◆ **DATA FOR THIS TASK**
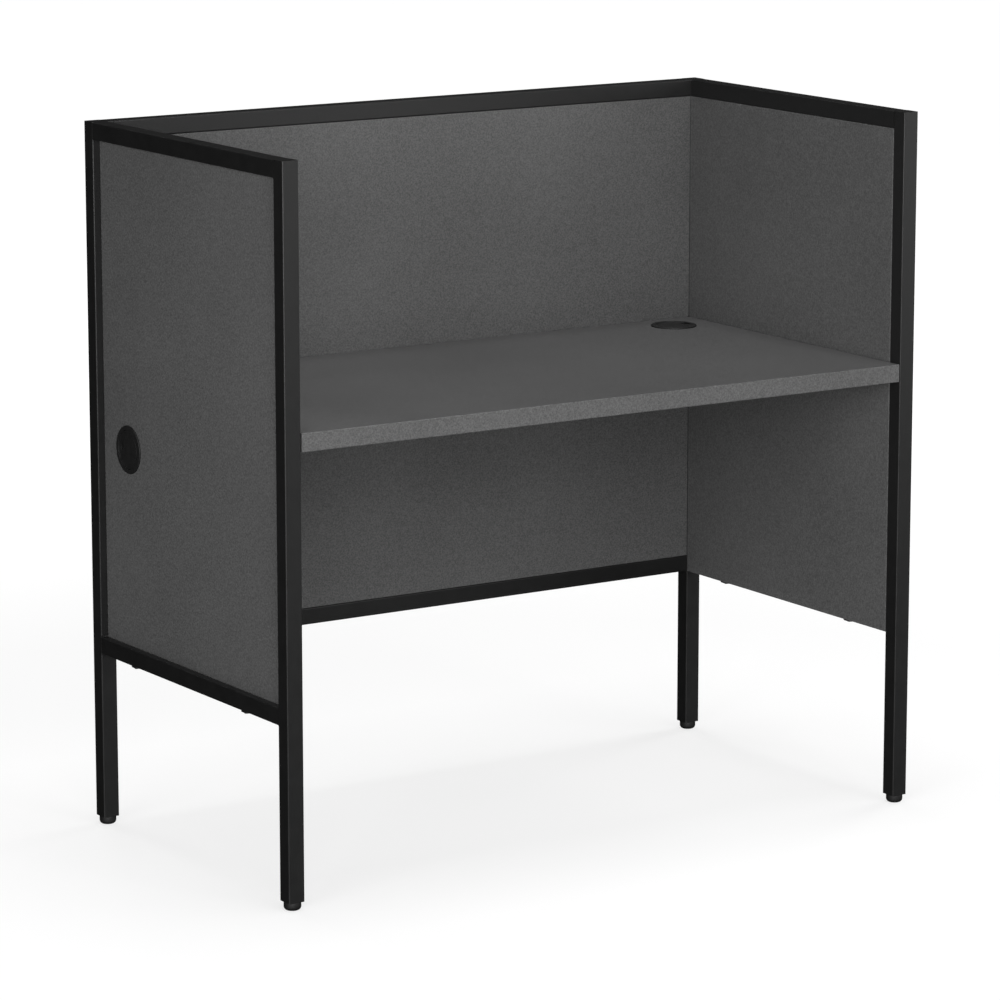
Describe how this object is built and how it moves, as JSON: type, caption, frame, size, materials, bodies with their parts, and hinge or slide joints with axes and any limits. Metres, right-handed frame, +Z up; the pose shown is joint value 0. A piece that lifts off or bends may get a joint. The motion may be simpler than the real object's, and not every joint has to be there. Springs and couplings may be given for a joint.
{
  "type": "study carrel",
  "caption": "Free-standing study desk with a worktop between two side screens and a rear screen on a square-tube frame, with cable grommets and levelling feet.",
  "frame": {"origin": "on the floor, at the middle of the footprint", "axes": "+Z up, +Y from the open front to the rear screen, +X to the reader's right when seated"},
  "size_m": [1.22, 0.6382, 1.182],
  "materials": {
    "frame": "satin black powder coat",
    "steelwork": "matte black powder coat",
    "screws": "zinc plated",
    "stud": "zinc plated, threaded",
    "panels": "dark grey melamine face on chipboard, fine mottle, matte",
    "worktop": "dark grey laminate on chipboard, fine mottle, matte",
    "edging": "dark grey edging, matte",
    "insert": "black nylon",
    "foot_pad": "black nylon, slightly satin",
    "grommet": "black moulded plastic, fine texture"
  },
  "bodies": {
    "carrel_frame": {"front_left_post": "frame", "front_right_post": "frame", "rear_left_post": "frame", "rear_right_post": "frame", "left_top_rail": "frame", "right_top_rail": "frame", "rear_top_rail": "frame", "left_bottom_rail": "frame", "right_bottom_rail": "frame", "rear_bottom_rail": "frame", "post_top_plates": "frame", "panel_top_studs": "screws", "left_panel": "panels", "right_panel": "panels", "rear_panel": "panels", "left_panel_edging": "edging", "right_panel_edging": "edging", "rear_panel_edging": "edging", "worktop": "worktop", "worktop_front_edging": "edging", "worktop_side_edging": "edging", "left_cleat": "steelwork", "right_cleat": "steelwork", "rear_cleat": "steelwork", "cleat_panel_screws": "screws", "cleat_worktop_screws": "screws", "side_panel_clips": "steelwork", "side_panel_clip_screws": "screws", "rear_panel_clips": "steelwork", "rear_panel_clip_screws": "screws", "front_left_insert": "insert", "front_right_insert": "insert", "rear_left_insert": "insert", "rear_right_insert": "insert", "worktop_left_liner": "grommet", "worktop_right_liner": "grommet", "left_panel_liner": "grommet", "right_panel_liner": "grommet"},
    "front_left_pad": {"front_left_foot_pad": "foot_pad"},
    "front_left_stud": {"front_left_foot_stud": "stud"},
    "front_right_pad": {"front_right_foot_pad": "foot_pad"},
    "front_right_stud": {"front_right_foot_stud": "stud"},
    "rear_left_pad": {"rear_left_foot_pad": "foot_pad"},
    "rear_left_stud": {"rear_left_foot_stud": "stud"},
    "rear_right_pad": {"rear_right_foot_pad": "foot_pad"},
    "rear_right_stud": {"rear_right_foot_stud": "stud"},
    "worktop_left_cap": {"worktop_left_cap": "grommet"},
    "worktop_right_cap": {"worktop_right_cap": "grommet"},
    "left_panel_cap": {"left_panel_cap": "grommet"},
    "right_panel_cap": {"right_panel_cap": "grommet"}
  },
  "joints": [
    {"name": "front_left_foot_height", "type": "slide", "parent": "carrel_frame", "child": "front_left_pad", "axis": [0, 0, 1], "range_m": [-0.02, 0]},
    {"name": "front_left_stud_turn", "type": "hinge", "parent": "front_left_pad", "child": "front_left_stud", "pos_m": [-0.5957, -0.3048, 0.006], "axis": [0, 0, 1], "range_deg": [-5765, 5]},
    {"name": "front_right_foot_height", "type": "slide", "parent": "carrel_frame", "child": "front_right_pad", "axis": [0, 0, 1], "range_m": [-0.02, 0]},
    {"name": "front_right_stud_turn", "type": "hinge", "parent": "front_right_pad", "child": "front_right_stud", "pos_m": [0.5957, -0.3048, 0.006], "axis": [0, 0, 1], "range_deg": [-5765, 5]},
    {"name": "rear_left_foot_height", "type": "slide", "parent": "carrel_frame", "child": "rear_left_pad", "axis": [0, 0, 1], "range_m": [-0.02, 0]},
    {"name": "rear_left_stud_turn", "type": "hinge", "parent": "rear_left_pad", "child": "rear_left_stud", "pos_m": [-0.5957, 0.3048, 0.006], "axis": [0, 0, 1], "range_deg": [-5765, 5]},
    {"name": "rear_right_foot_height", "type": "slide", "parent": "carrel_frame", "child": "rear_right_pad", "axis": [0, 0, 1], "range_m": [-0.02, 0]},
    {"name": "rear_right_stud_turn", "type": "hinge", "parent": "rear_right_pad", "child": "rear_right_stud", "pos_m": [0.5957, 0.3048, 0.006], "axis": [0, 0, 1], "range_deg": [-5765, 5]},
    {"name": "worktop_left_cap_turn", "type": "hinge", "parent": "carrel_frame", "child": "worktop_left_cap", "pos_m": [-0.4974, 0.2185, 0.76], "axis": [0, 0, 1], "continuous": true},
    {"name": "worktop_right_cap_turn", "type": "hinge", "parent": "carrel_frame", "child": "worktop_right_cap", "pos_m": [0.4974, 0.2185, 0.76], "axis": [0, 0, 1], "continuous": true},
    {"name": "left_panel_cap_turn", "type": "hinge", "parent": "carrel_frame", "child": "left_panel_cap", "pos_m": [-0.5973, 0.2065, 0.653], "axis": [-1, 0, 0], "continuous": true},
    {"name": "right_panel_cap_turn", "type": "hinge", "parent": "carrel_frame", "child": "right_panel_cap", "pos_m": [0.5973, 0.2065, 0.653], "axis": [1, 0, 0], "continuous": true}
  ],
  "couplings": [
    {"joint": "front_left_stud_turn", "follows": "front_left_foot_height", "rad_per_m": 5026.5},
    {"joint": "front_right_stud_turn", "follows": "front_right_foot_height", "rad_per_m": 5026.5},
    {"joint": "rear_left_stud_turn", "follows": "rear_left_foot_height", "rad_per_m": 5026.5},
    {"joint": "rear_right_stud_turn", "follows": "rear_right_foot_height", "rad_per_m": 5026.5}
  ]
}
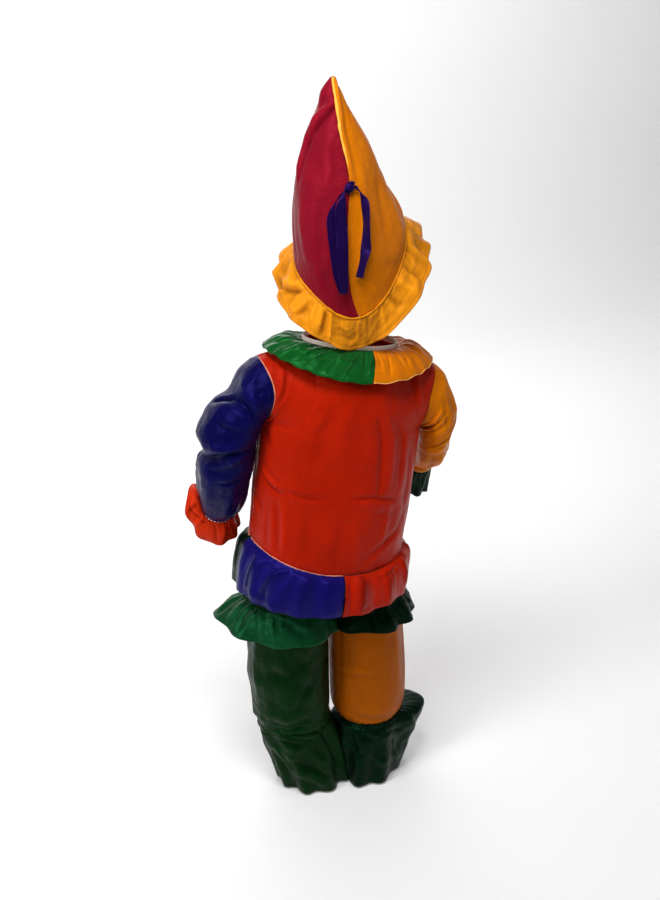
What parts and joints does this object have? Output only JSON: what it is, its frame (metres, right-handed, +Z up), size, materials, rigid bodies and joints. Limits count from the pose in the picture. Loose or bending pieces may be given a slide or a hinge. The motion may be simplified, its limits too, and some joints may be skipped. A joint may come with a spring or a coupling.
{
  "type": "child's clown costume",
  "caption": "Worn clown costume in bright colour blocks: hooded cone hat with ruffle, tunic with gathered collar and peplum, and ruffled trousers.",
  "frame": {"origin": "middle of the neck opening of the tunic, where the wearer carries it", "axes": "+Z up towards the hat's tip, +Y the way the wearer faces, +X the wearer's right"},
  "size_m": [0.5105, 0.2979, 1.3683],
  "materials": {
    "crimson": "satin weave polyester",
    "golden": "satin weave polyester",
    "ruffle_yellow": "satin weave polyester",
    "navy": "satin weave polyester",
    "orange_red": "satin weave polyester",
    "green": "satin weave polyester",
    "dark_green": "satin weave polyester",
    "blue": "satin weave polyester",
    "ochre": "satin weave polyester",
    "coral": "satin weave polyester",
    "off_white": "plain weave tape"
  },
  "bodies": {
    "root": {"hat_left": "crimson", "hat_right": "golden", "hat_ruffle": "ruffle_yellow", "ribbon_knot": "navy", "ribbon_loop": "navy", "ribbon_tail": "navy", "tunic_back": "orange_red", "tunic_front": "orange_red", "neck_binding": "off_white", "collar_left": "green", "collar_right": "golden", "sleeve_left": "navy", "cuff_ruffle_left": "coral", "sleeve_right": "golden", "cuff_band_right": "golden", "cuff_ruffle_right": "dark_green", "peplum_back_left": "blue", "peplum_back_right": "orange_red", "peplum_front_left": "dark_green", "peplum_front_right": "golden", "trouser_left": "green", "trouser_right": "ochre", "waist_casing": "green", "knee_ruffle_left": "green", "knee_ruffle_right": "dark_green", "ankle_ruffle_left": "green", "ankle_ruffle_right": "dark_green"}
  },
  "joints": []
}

◆ **WHAT THE EXERCISE ASKS**
Go through the records and print each one exactly.

◆ **OUTPUT FOR THIS TASK**
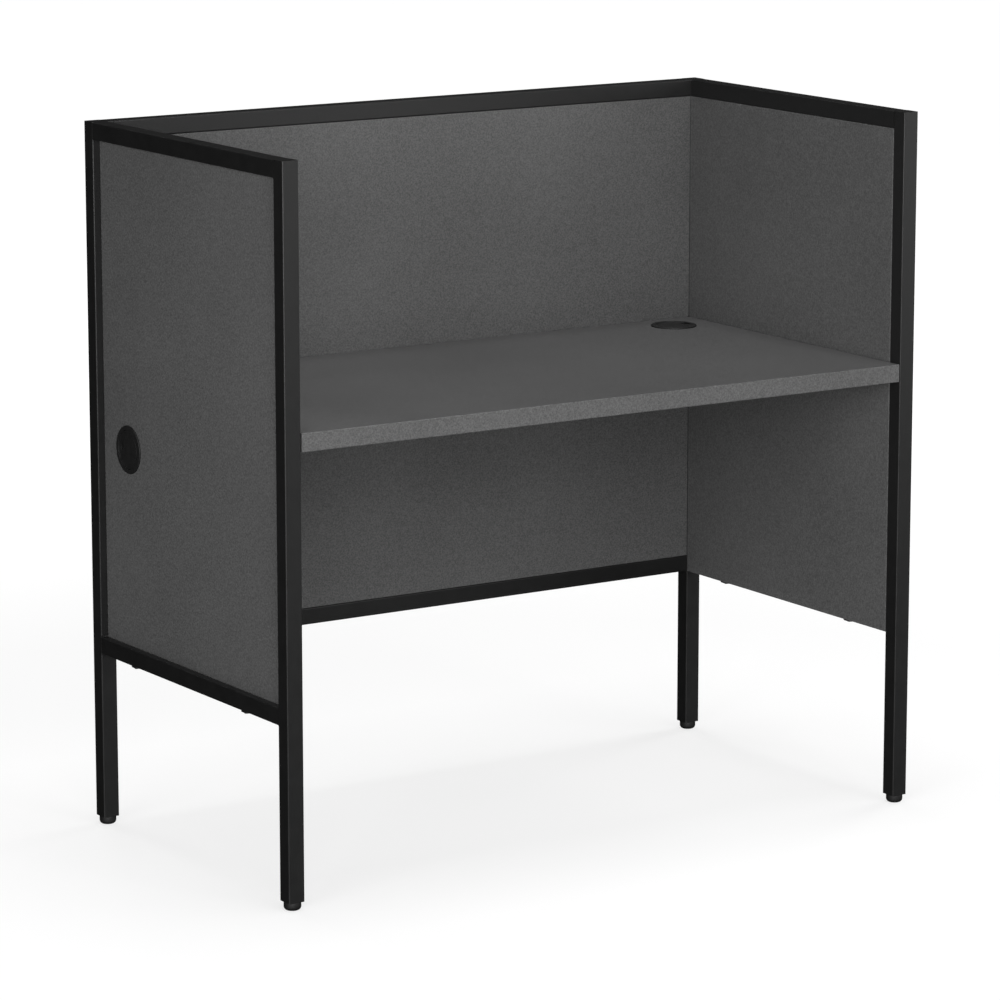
Describe how this object is built and how it moves, as JSON: type, caption, frame, size, materials, bodies with their parts, and hinge or slide joints with axes and any limits. Metres, right-handed frame, +Z up; the pose shown is joint value 0. A piece that lifts off or bends may get a joint. The motion may be simpler than the real object's, and not every joint has to be there. Springs and couplings may be given for a joint.
{
  "type": "study carrel",
  "caption": "Free-standing study desk with a worktop between two side screens and a rear screen on a square-tube frame, with cable grommets and levelling feet.",
  "frame": {"origin": "on the floor, at the middle of the footprint", "axes": "+Z up, +Y from the open front to the rear screen, +X to the reader's right when seated"},
  "size_m": [1.22, 0.6382, 1.182],
  "materials": {
    "frame": "satin black powder coat",
    "steelwork": "matte black powder coat",
    "screws": "zinc plated",
    "stud": "zinc plated, threaded",
    "panels": "dark grey melamine face on chipboard, fine mottle, matte",
    "worktop": "dark grey laminate on chipboard, fine mottle, matte",
    "edging": "dark grey edging, matte",
    "insert": "black nylon",
    "foot_pad": "black nylon, slightly satin",
    "grommet": "black moulded plastic, fine texture"
  },
  "bodies": {
    "carrel_frame": {"front_left_post": "frame", "front_right_post": "frame", "rear_left_post": "frame", "rear_right_post": "frame", "left_top_rail": "frame", "right_top_rail": "frame", "rear_top_rail": "frame", "left_bottom_rail": "frame", "right_bottom_rail": "frame", "rear_bottom_rail": "frame", "post_top_plates": "frame", "panel_top_studs": "screws", "left_panel": "panels", "right_panel": "panels", "rear_panel": "panels", "left_panel_edging": "edging", "right_panel_edging": "edging", "rear_panel_edging": "edging", "worktop": "worktop", "worktop_front_edging": "edging", "worktop_side_edging": "edging", "left_cleat": "steelwork", "right_cleat": "steelwork", "rear_cleat": "steelwork", "cleat_panel_screws": "screws", "cleat_worktop_screws": "screws", "side_panel_clips": "steelwork", "side_panel_clip_screws": "screws", "rear_panel_clips": "steelwork", "rear_panel_clip_screws": "screws", "front_left_insert": "insert", "front_right_insert": "insert", "rear_left_insert": "insert", "rear_right_insert": "insert", "worktop_left_liner": "grommet", "worktop_right_liner": "grommet", "left_panel_liner": "grommet", "right_panel_liner": "grommet"},
    "front_left_pad": {"front_left_foot_pad": "foot_pad"},
    "front_left_stud": {"front_left_foot_stud": "stud"},
    "front_right_pad": {"front_right_foot_pad": "foot_pad"},
    "front_right_stud": {"front_right_foot_stud": "stud"},
    "rear_left_pad": {"rear_left_foot_pad": "foot_pad"},
    "rear_left_stud": {"rear_left_foot_stud": "stud"},
    "rear_right_pad": {"rear_right_foot_pad": "foot_pad"},
    "rear_right_stud": {"rear_right_foot_stud": "stud"},
    "worktop_left_cap": {"worktop_left_cap": "grommet"},
    "worktop_right_cap": {"worktop_right_cap": "grommet"},
    "left_panel_cap": {"left_panel_cap": "grommet"},
    "right_panel_cap": {"right_panel_cap": "grommet"}
  },
  "joints": [
    {"name": "front_left_foot_height", "type": "slide", "parent": "carrel_frame", "child": "front_left_pad", "axis": [0, 0, 1], "range_m": [-0.02, 0]},
    {"name": "front_left_stud_turn", "type": "hinge", "parent": "front_left_pad", "child": "front_left_stud", "pos_m": [-0.5957, -0.3048, 0.006], "axis": [0, 0, 1], "range_deg": [-5765, 5]},
    {"name": "front_right_foot_height", "type": "slide", "parent": "carrel_frame", "child": "front_right_pad", "axis": [0, 0, 1], "range_m": [-0.02, 0]},
    {"name": "front_right_stud_turn", "type": "hinge", "parent": "front_right_pad", "child": "front_right_stud", "pos_m": [0.5957, -0.3048, 0.006], "axis": [0, 0, 1], "range_deg": [-5765, 5]},
    {"name": "rear_left_foot_height", "type": "slide", "parent": "carrel_frame", "child": "rear_left_pad", "axis": [0, 0, 1], "range_m": [-0.02, 0]},
    {"name": "rear_left_stud_turn", "type": "hinge", "parent": "rear_left_pad", "child": "rear_left_stud", "pos_m": [-0.5957, 0.3048, 0.006], "axis": [0, 0, 1], "range_deg": [-5765, 5]},
    {"name": "rear_right_foot_height", "type": "slide", "parent": "carrel_frame", "child": "rear_right_pad", "axis": [0, 0, 1], "range_m": [-0.02, 0]},
    {"name": "rear_right_stud_turn", "type": "hinge", "parent": "rear_right_pad", "child": "rear_right_stud", "pos_m": [0.5957, 0.3048, 0.006], "axis": [0, 0, 1], "range_deg": [-5765, 5]},
    {"name": "worktop_left_cap_turn", "type": "hinge", "parent": "carrel_frame", "child": "worktop_left_cap", "pos_m": [-0.4974, 0.2185, 0.76], "axis": [0, 0, 1], "continuous": true},
    {"name": "worktop_right_cap_turn", "type": "hinge", "parent": "carrel_frame", "child": "worktop_right_cap", "pos_m": [0.4974, 0.2185, 0.76], "axis": [0, 0, 1], "continuous": true},
    {"name": "left_panel_cap_turn", "type": "hinge", "parent": "carrel_frame", "child": "left_panel_cap", "pos_m": [-0.5973, 0.2065, 0.653], "axis": [-1, 0, 0], "continuous": true},
    {"name": "right_panel_cap_turn", "type": "hinge", "parent": "carrel_frame", "child": "right_panel_cap", "pos_m": [0.5973, 0.2065, 0.653], "axis": [1, 0, 0], "continuous": true}
  ],
  "couplings": [
    {"joint": "front_left_stud_turn", "follows": "front_left_foot_height", "rad_per_m": 5026.5},
    {"joint": "front_right_stud_turn", "follows": "front_right_foot_height", "rad_per_m": 5026.5},
    {"joint": "rear_left_stud_turn", "follows": "rear_left_foot_height", "rad_per_m": 5026.5},
    {"joint": "rear_right_stud_turn", "follows": "rear_right_foot_height", "rad_per_m": 5026.5}
  ]
}
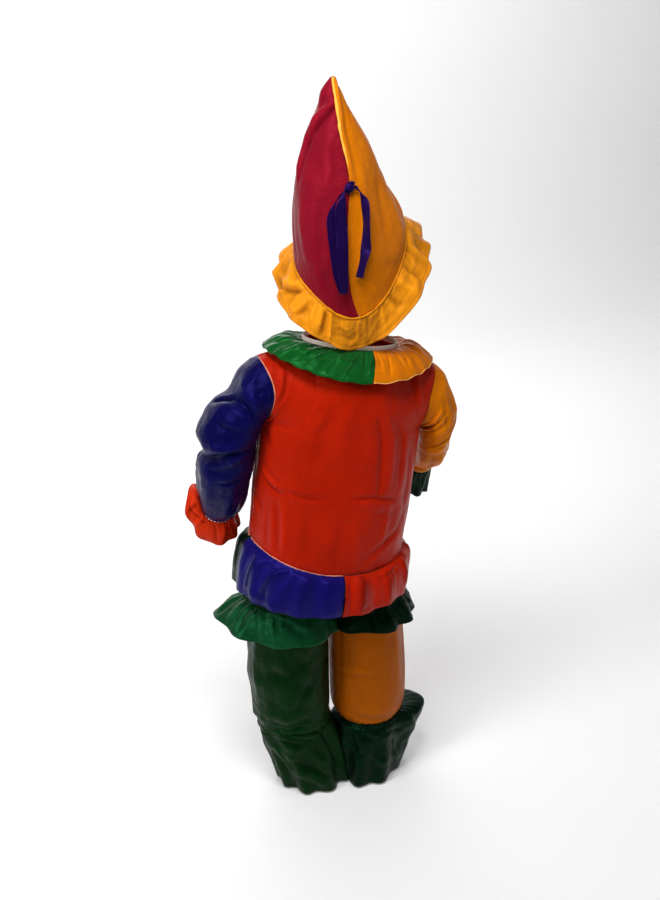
What parts and joints does this object have? Output only JSON: what it is, its frame (metres, right-handed, +Z up), size, materials, rigid bodies and joints. Limits count from the pose in the picture. Loose or bending pieces may be given a slide or a hinge. The motion may be simplified, its limits too, and some joints may be skipped. A joint may come with a spring or a coupling.
{
  "type": "child's clown costume",
  "caption": "Worn clown costume in bright colour blocks: hooded cone hat with ruffle, tunic with gathered collar and peplum, and ruffled trousers.",
  "frame": {"origin": "middle of the neck opening of the tunic, where the wearer carries it", "axes": "+Z up towards the hat's tip, +Y the way the wearer faces, +X the wearer's right"},
  "size_m": [0.5105, 0.2979, 1.3683],
  "materials": {
    "crimson": "satin weave polyester",
    "golden": "satin weave polyester",
    "ruffle_yellow": "satin weave polyester",
    "navy": "satin weave polyester",
    "orange_red": "satin weave polyester",
    "green": "satin weave polyester",
    "dark_green": "satin weave polyester",
    "blue": "satin weave polyester",
    "ochre": "satin weave polyester",
    "coral": "satin weave polyester",
    "off_white": "plain weave tape"
  },
  "bodies": {
    "root": {"hat_left": "crimson", "hat_right": "golden", "hat_ruffle": "ruffle_yellow", "ribbon_knot": "navy", "ribbon_loop": "navy", "ribbon_tail": "navy", "tunic_back": "orange_red", "tunic_front": "orange_red", "neck_binding": "off_white", "collar_left": "green", "collar_right": "golden", "sleeve_left": "navy", "cuff_ruffle_left": "coral", "sleeve_right": "golden", "cuff_band_right": "golden", "cuff_ruffle_right": "dark_green", "peplum_back_left": "blue", "peplum_back_right": "orange_red", "peplum_front_left": "dark_green", "peplum_front_right": "golden", "trouser_left": "green", "trouser_right": "ochre", "waist_casing": "green", "knee_ruffle_left": "green", "knee_ruffle_right": "dark_green", "ankle_ruffle_left": "green", "ankle_ruffle_right": "dark_green"}
  },
  "joints": []
}